**EXERCISE INSTRUCTIONS**
Repeat, exactly, the run of lines that opens with the line containing "Turn this picture" and closes with the line containing "back_wall_len = 4.2; // [3.8:0.1:4.6]", and leave all other lines out.

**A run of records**
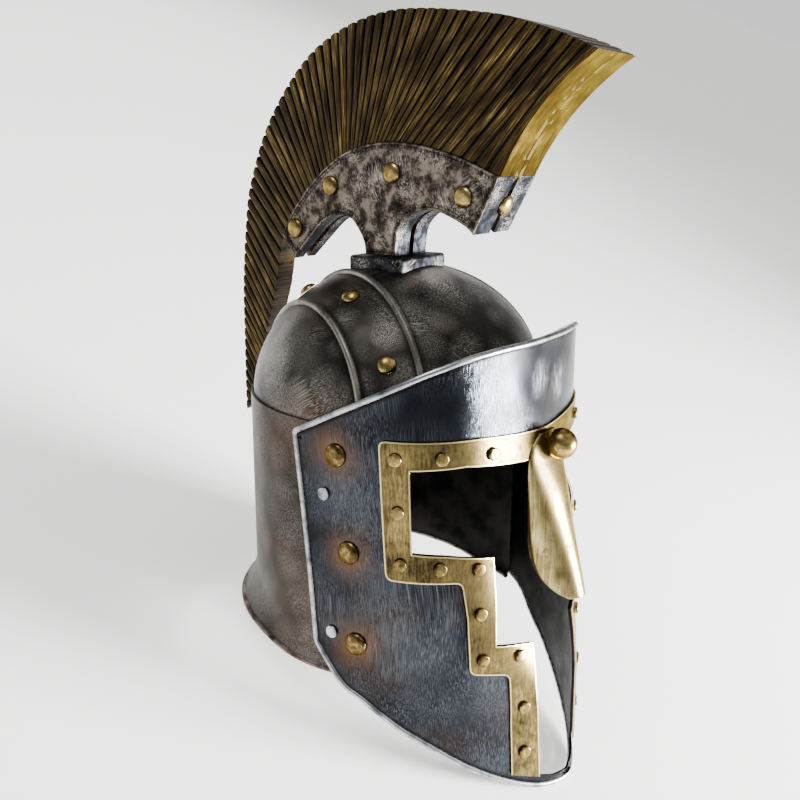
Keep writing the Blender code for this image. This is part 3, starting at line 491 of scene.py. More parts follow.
def makeBeads():
    arc = 180 - 2 * bead["foot"]  # degrees from one foot of a band to the other
    for side, word in sides:
        path = [beadPoint(bead["rear"], math.radians(bead["foot"] + arc * i / bead["steps"]), side)
                for i in range(bead["steps"] + 1)]
        piece = makeRod("rearBead" + word.title(), path, bead["radius"], False)
        finished(piece, [beadSteel], ["crown_rib_rear_" + word])
    # the front bands run up one side, meet in a point at the back of the crown and run down the other
    half = [beadPoint(bead["front"], math.radians(bead["foot"] + 1.72 * i), 1) for i in range(74)]
    meetY = bead["front"] / math.sin(bead["splay"])
    path = half + [Vector((0, meetY, domeDrop(0, meetY)))]
    path += [Vector((-p.x, p.y, p.z)) for p in path[-2::-1]]
    piece = makeRod("frontBead", path, bead["radius"], False)
    finished(piece, [beadSteel], ["crown_rib_front"])


makeDome()
makeBeads()
print("dome and beads made")


# neck guard

neck = {"top": .080, "height": .142, "flare": .0156, "wire": .002, "columns": 150, "turn": 112}
# degrees from the back, as far as neck["turn"]; shares of the height to top, crease and rim; of the flare
neckTable = [
    (0, .000, .775, 1.000, 1.00), (38, .004, .824, 1.028, .85), (55, .012, .873, 1.046, .68),
    (71, .018, .944, 1.092, .42), (80, .024, .986, 1.120, .33), (87, .028, 1.028, 1.144, .20),
    (93, .032, 1.063, 1.160, .04), (98, .035, 1.092, 1.168, -.02), (104, .038, 1.113, 1.176, -.10),
    (112, .040, 1.134, 1.183, -.12)]


def neckRow(angle):  # the table between its rows
    total = [0.0] * 5
    for nudge in (-4, -2, 0, 2, 4):  # evened out over a few degrees
        at = min(abs(angle + nudge), neck["turn"])
        for one, two in zip(neckTable, neckTable[1:]):
            if at <= two[0]:
                f = (at - one[0]) / (two[0] - one[0])
                total = [t + value / 5 for t, value in zip(total, between(one, two, f))]
                break
    return total


def neckWall(angle):  # radius of the wall just outside the dome
    grow = gap + sheet
    return 1 / math.hypot(math.sin(angle) / (dome["halfWidth"] + grow),
                          math.cos(angle) / (dome["halfLength"] + grow))


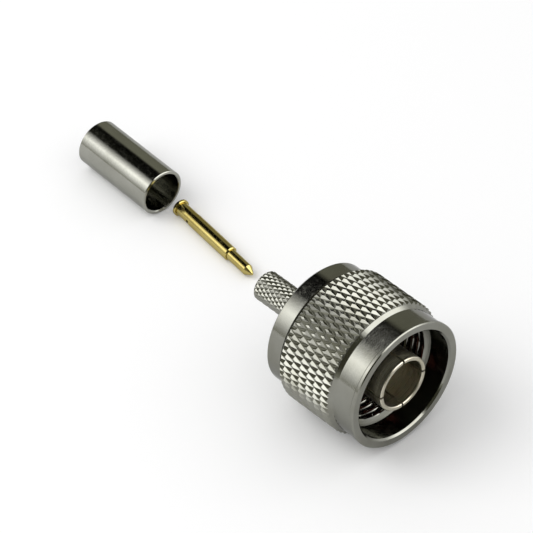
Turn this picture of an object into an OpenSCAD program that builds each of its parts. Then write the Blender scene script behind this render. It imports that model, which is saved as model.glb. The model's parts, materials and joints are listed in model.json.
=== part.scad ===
// Coaxial plug of the N type for crimping onto a thin coaxial cable, as a kit of three loose
// pieces lying on one surface: the plug body with its coupling nut, the centre pin and the
// crimp ferrule. Millimetres, +Z up, +X out of the plug's mating face.

/* [Coupling nut] */
// Diameter over the knurl's peaks
nut_knurl_d = 20; // [19:0.1:22]
// Overall length of the nut
nut_len = 16.8; // [16:0.1:20]
// Diameter of the smooth band behind the front rim
front_band_d = 18.8; // [18.4:0.1:19.2]
// Distance from the front face to the back of the smooth front band
front_band_len = 3.75; // [3:0.05:4.5]
// Diameter of the front rim
rim_d = 19.1; // [18.8:0.1:19.6]
// Length of the front rim
rim_len = 0.55; // [0.4:0.05:1]
// Edge break on the outside of the front rim
rim_edge = 0.14; // [0.05:0.01:0.2]
// Diameter of the smooth back band
back_band_d = 18.2; // [17.6:0.1:18.9]
// Length of the smooth back band
back_band_len = 2.65; // [2:0.05:3.5]
// Edge break at the back of the nut
back_band_edge = 0.25; // [0.1:0.05:0.5]
// Diameter of the smooth mouth in front of the thread
mouth_d = 16.4; // [16.1:0.1:16.8]
// Depth of the smooth mouth
mouth_depth = 3.5; // [2.5:0.1:4.5]
// Bevel at the mouth's front edge
mouth_bevel = 0.25; // [0.1:0.05:0.4]
// Major diameter of the internal thread, 5/8-24
thread_major_d = 15.88; // [15.8:0.02:16]
// Length of the threaded stretch
thread_len = 5.6; // [4.5:0.1:6]
// Diameter of the relief behind the thread
relief_d = 16.1; // [16:0.05:16.4]
// Length of the solid back wall round the hub
back_wall_len = 4.2; // [3.8:0.1:4.6]

/* [Nut knurl] */
// Depth of the knurl's grooves
nut_knurl_depth = 0.29; // [0.2:0.01:0.34]
// Number of grooves of each hand round the nut
nut_knurl_starts = 62; // [48:1:72]
// Length of one diamond along the axis
nut_knurl_cell = 2.78; // [2:0.02:4]
// Length of the flat on top of each diamond
nut_knurl_flat = 0.8; // [0.3:0.05:1.2]
// Distance from the front band to the middle of the first row of diamonds
nut_knurl_lead = 0.53; // [0:0.01:1.3]
// Turn of the knurl's pattern round the axis
nut_knurl_turn = -0.15; // [-3:0.05:3]
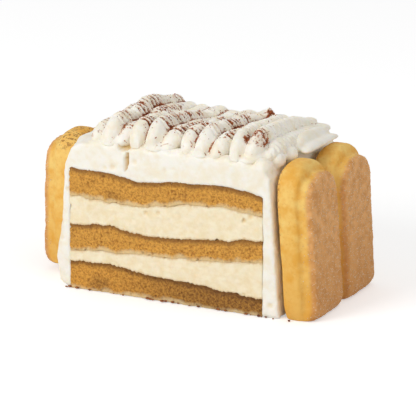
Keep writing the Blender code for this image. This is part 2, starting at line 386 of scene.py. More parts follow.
def face_outwards(piece, merge_mm=0.001):
    """Merges doubled points and turns every face outwards."""
    bm = bmesh.new()
    bm.from_mesh(piece.data)
    bmesh.ops.remove_doubles(bm, verts=bm.verts, dist=merge_mm * MM)
    bmesh.ops.recalc_face_normals(bm, faces=bm.faces)
    bm.to_mesh(piece.data)
    bm.free()


def read_points(piece):
    """A piece's points in millimetres, as rows of x, y and z."""
    flat = np.zeros(len(piece.data.vertices) * 3, np.float32)
    piece.data.vertices.foreach_get("co", flat)
    return flat.reshape(-1, 3).astype(float) / MM


def write_points(piece, points):
    piece.data.vertices.foreach_set("co", (points * MM).astype(np.float32).ravel())
    piece.data.update()


def write_mark(piece, label, values):
    """Stores one named value on each point."""
    mark = piece.data.attributes.get(label) or piece.data.attributes.new(label, "FLOAT", "POINT")
    mark.data.foreach_set("value", np.asarray(values, np.float32))


def finish_piece(piece, material, slot, *nodes):
    """Gives a piece its material and smooth shading, hangs it under the root body, and hides the imported nodes
    it stands in for.
    """
    piece.data.materials.clear()
    piece.data.materials.append(material)
    piece.data.shade_smooth()
    points = read_points(piece)
    points[:, 2] = np.maximum(points[:, 2], 0.0)
    write_points(piece, points)
    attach(piece, "root")
    if nodes:
        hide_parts(*nodes)
    triangles = sum(len(p.vertices) - 2 for p in piece.data.polygons)
    print(f"{piece.name}: {triangles} triangles")


def wave(values, size_mm, seed):
    """Smooth noise from -1 to 1 along a row of numbers."""
    return np.array([noise.noise(Vector((v / size_mm, seed * 7.3, seed * 3.1))) for v in values])


print("the mesh helpers are ready")

# %% [markdown]
# The stack. A knife has drawn five layers into one cut face, so the layers must share their borders: where
# crumbs of the sponge stick up, the cream above gives way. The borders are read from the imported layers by
# dropping rays on them, made ragged with noise, and then used twice, as the top of one layer and the
# underside of the next. Only the cut faces get a dense mesh, because the rest is hidden.

# %% Borders of the layers
LAYERS = ("sponge_bottom", "mascarpone_lower", "sponge_middle", "mascarpone_upper", "sponge_top")
CUT_STEP = 0.33
HALF_GAP = 0.15
SKIN_GAP = 0.02
TUCK = 0.45
FACE_ROWS = 32
DEPTH_ROWS = 12
SMOOTHING_MM = 5.0

along_x = np.arange(stack_low.x - TUCK, stack_high.x + TUCK, CUT_STEP)
along_y = np.linspace(FRONT, BACK, DEPTH_ROWS)


def top_of(node_name):
    """The heights of a packed layer's upper side over the whole stack."""
    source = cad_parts[node_name].data
    tree = BVHTree.FromPolygons([v.co / MM for v in source.vertices], [p.vertices for p in source.polygons])
    inset = 0.05
    rows = []
    for y in np.clip(along_y, FRONT + inset, BACK - inset):
        row = [tree.ray_cast(Vector((x, y, 200.0)), Vector((0, 0, -1)))[0].z
               for x in np.clip(along_x, stack_low.x + inset, stack_high.x - inset)]
        rows.append(row)
    return np.array(rows) + HALF_GAP


def smoothed(rows, window_mm):
    """Each row with a moving mean along X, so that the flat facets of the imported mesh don't show."""
    count = int(window_mm / CUT_STEP) | 1
    padded = np.pad(rows, ((0, 0), (count // 2, count // 2)), mode="edge")
    return np.array([np.convolve(row, np.ones(count) / count, "valid") for row in padded])


def ragged(seed, broad, fine):
    """Unevenness of a border over the whole stack."""

    def height(x, y):
        swell = noise.noise(Vector((x / 4.0, y / 5.0, seed)))
        return broad * swell + fine * noise.noise(Vector((x / 0.9, y, seed + 5.0)))

    return np.array([[height(x, y) for x in along_x] for y in along_y])


borders = [np.zeros((len(along_y), len(along_x)))]
for number, layer in enumerate(LAYERS):
    under_cream = layer.startswith("sponge")
    rough = ragged(number * 11.0 + 3.0, 0.6, 0.38) if under_cream else ragged(number * 11.0 + 3.0, 0.7, 0.3)
    borders.append(smoothed(top_of(layer), SMOOTHING_MM) + rough)
borders[-1] += TUCK
print("layers end at", [round(float(b.mean()), 1) for b in borders[1:]], "mm")


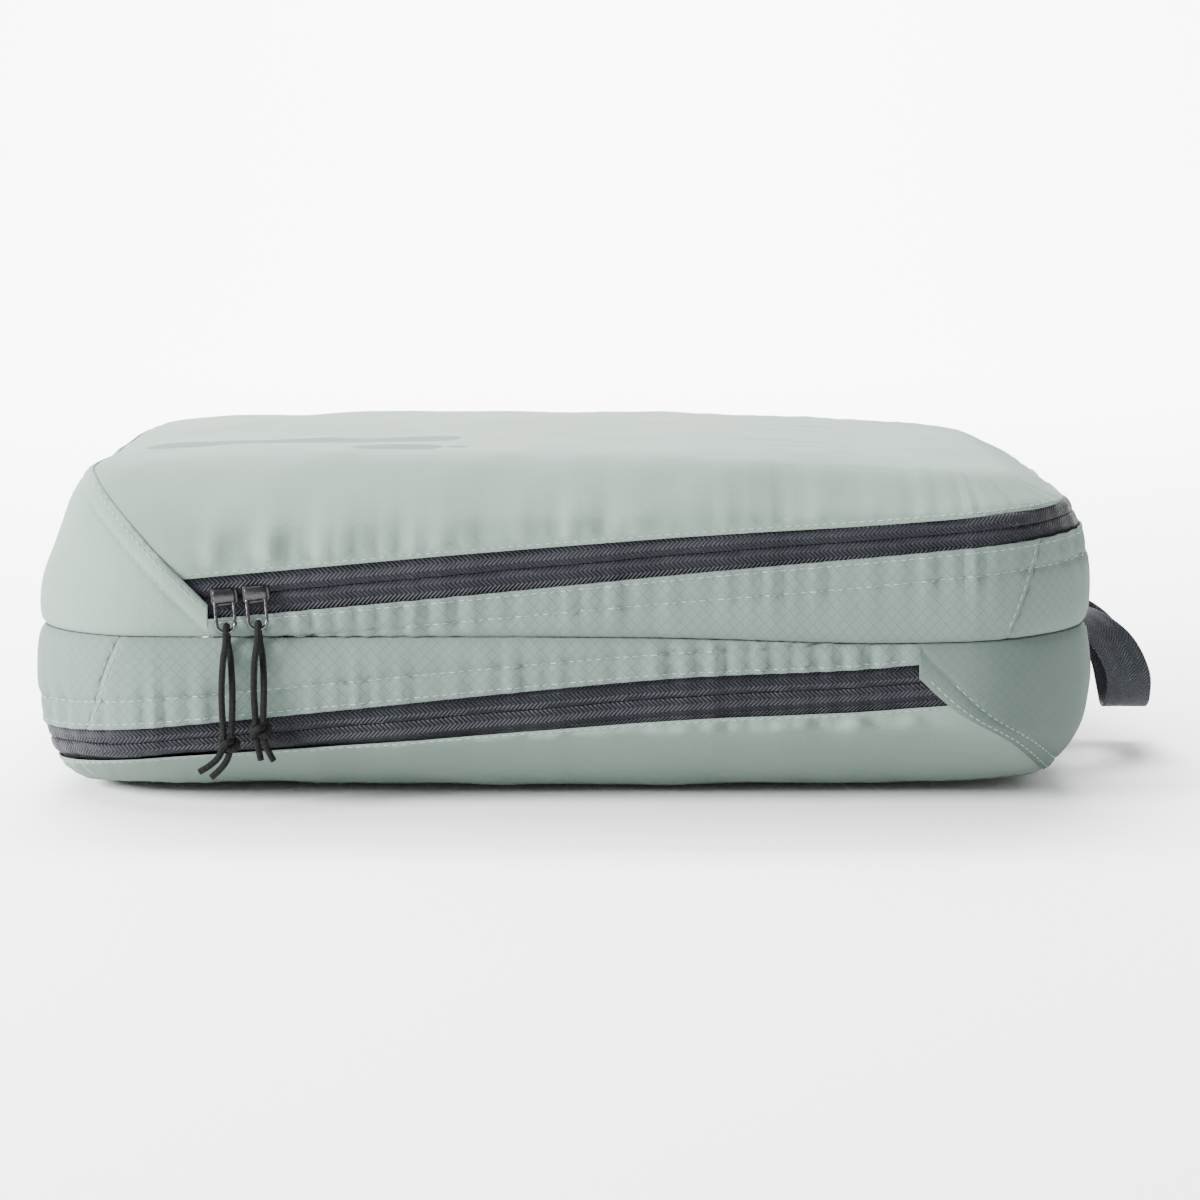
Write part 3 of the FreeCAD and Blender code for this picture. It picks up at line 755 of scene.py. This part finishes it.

**PROBLEM SOLUTION**
Turn this picture of an object into an OpenSCAD program that builds each of its parts. Then write the Blender scene script behind this render. It imports that model, which is saved as model.glb. The model's parts, materials and joints are listed in model.json.
=== part.scad ===
// Coaxial plug of the N type for crimping onto a thin coaxial cable, as a kit of three loose
// pieces lying on one surface: the plug body with its coupling nut, the centre pin and the
// crimp ferrule. Millimetres, +Z up, +X out of the plug's mating face.

/* [Coupling nut] */
// Diameter over the knurl's peaks
nut_knurl_d = 20; // [19:0.1:22]
// Overall length of the nut
nut_len = 16.8; // [16:0.1:20]
// Diameter of the smooth band behind the front rim
front_band_d = 18.8; // [18.4:0.1:19.2]
// Distance from the front face to the back of the smooth front band
front_band_len = 3.75; // [3:0.05:4.5]
// Diameter of the front rim
rim_d = 19.1; // [18.8:0.1:19.6]
// Length of the front rim
rim_len = 0.55; // [0.4:0.05:1]
// Edge break on the outside of the front rim
rim_edge = 0.14; // [0.05:0.01:0.2]
// Diameter of the smooth back band
back_band_d = 18.2; // [17.6:0.1:18.9]
// Length of the smooth back band
back_band_len = 2.65; // [2:0.05:3.5]
// Edge break at the back of the nut
back_band_edge = 0.25; // [0.1:0.05:0.5]
// Diameter of the smooth mouth in front of the thread
mouth_d = 16.4; // [16.1:0.1:16.8]
// Depth of the smooth mouth
mouth_depth = 3.5; // [2.5:0.1:4.5]
// Bevel at the mouth's front edge
mouth_bevel = 0.25; // [0.1:0.05:0.4]
// Major diameter of the internal thread, 5/8-24
thread_major_d = 15.88; // [15.8:0.02:16]
// Length of the threaded stretch
thread_len = 5.6; // [4.5:0.1:6]
// Diameter of the relief behind the thread
relief_d = 16.1; // [16:0.05:16.4]
// Length of the solid back wall round the hub
back_wall_len = 4.2; // [3.8:0.1:4.6]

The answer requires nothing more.